Q: What advice would you give to parents of middle school girls right now to help them get through this really unusual time and get through it as a family?
Hurley: I have a middle school daughter, a seventh grader. And what I say to her every day is “This is really hard. You are handling this with grace. I’m here for you. You’re allowed to be angry, anxious, read, upset. You’re allowed to miss your friends. And you’re allowed to get cranky about that. All of those feelings are normal and OK. And it’s really, really hard to be trapped and not get to see your girlfriends. I know you feel lonely sometimes. Please talk to me.”
Right now parents are all trying to work from home while our kids are going to Zoom University. It’s very, very hard for all of us. Fuses are very short. Parents feel like they’re going to blow at any moment. So we all have to acknowledge that. And I have learned to say to my own kids at times, “You know what? I’m hitting my limit for whatever reason. I’m stressed right now and I have to go outside or I have to go for a run or I’ve got to just sit outside in the backyard for a minute and take a breath. Come with me. Don’t come with me. But I can’t talk right now. I have to decompress right now.”

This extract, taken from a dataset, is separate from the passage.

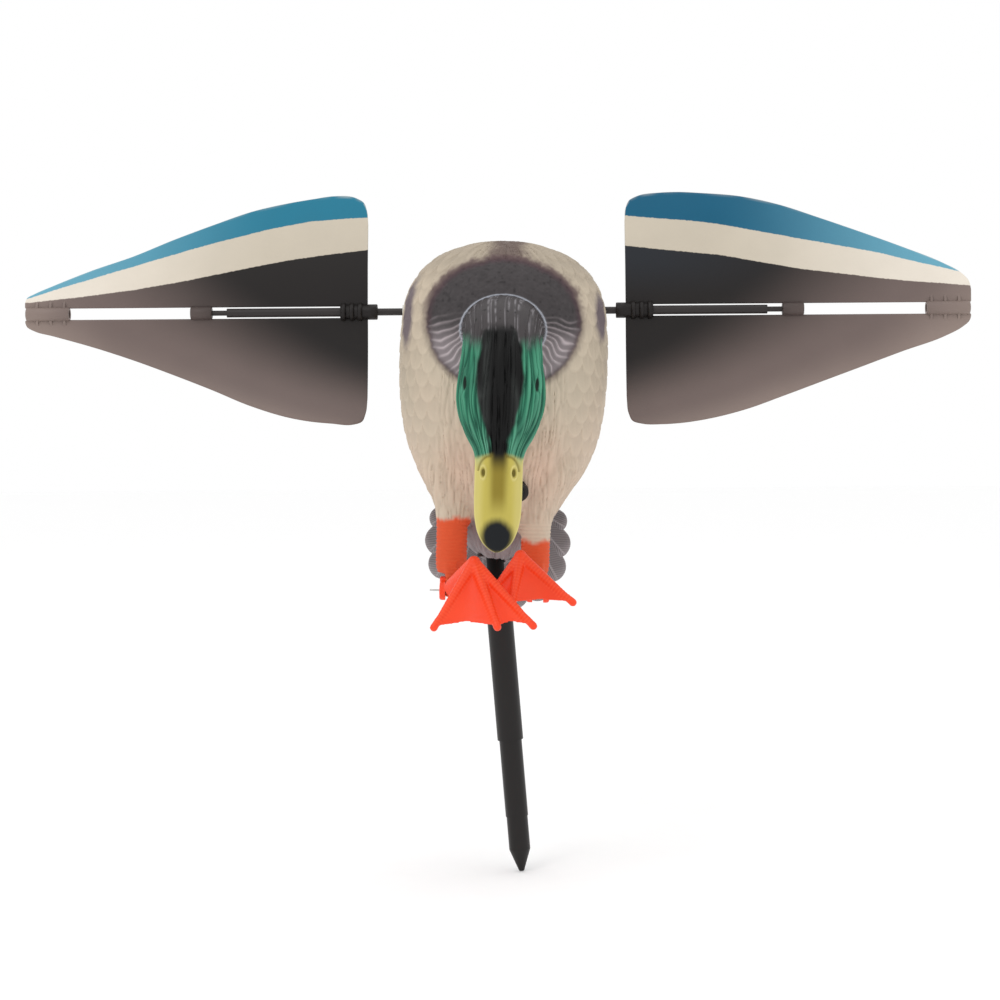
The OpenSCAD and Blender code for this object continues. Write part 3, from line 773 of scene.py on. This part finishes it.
def body_paint(p, where, relief):
    x, y, z = where["x"], p[:, 1], p[:, 2]
    rough = where["rough"]
    cloud = noise(p / 30, 51)
    c = mix(CREAM, WARM, 0.55 * cloud * step(-40, -110, z) + 0.15 * cloud)
    pink = bell(np.abs(x) - 26, 18) * bell(z + 112, 26) * where["front"]
    c = mix(c, PINK, 0.5 * pink)
    # Painted shade: the colour darkens in the hollows of the moulded relief.
    c = c * (0.97 + 0.1 * np.clip(relief, -1.2, 0.3))[:, None]
    patch = np.hypot((y + 26 - 0.25 * z) / 11, (z + 4) / np.where(x < 0, 28, 19)) + 0.06 * rough
    c = mix(c, SHOULDER, 0.9 * step(1.2, 0.6, patch) * (np.abs(x) > 50))
    c = mix(c, BROWN, 0.8 * step(19, 5, np.abs(x - 1) + 2.2 * rough) * step(27, 33, z) * (y < 20))
    c = c * (1 - 0.26 * step(8, 38, z))[:, None]
    spine = step(28, 18, np.abs(x) + 1.4 * rough)
    c = mix(c, BACK, 0.95 * spine * step(-12, 8, y) * step(10, 30, z + 0.4 * y))
    r = where["bib_r"] + 0.014 * rough
    c = mix(c, BROWN, 0.8 * step(1.11, 1.0, r + 0.02 * rough) * (y < 5) * step(-10, 14, z))
    c = mix(c, BIB_EDGE, 0.5 * step(1.09, 1.0, r) * (y < 5))
    leather = 0.78 + 0.3 * noise(p / 1.8, 53) + 0.14 * noise(p / 5, 54)
    leather = leather - 0.3 * step(0.74, 0.86, noise(p / 2.3, 55))
    bib = mix(BIB, BIB_EDGE, step(0.9, 1.0, r)) * leather[:, None]
    low_side = step(-8, -30, z + 0.5 * rough) * step(1.02, 0.92, r)
    bib = mix(bib, BIB_PALE * 0.62, 0.7 * low_side)
    # Painted highlights: the raised rays on the bib's lower sides are given a lighter colour.
    bib = mix(bib, BIB_PALE, where["rays"] * step(1.0, 0.86, r) * (0.35 + 0.65 * low_side))
    c = mix(c, bib, where["bib"])
    bead = bell(where["neck_r"] - NECK_BEAD, NECK_BEAD_WIDTH)
    # Painted highlight along the top of the bead round the neck's seam.
    c = mix(c, SEAM_HIGHLIGHT, 0.8 * bead * where["bib"] * step(-36, -26, z))
    under = step(-145, -153, z + 0.8 * rough) * (where["shin"] > SHIN_PAINT_R) * (np.abs(x) < 62)
    c = mix(c, RUMP, under)
    c = mix(c, BACK, 0.8 * step(-118, -140, z) * step(30, 50, y))
    shin_top = np.where(x < 0, -149.5, -164)
    c = mix(c, ORANGE_DULL, step(2.5, -2.5, z - shin_top + 1.3 * rough) * (where["shin"] < SHIN_PAINT_R))
    return mix(RAW, c, where["outside"])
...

I think parents need to be able to do that and to teach their girls that they can do the same. They should be allowed to say, “I need to go take a break in my room right now. It doesn’t mean they have to have all the devices in the room and go through the YouTube tunnel, because that’s what’s going to happen.”
We need to keep boundaries. We need to keep bedtimes. We need to keep healthy eating. And they’re not going to like that. And there is going to be some eye rolling and some yelling. But, you know, these things happen. That’s parenting. But we can be really supportive and we can say to them, “I get this. This is awful. One day we’re going to look back at this and remember how hard we worked together to get through this thing.”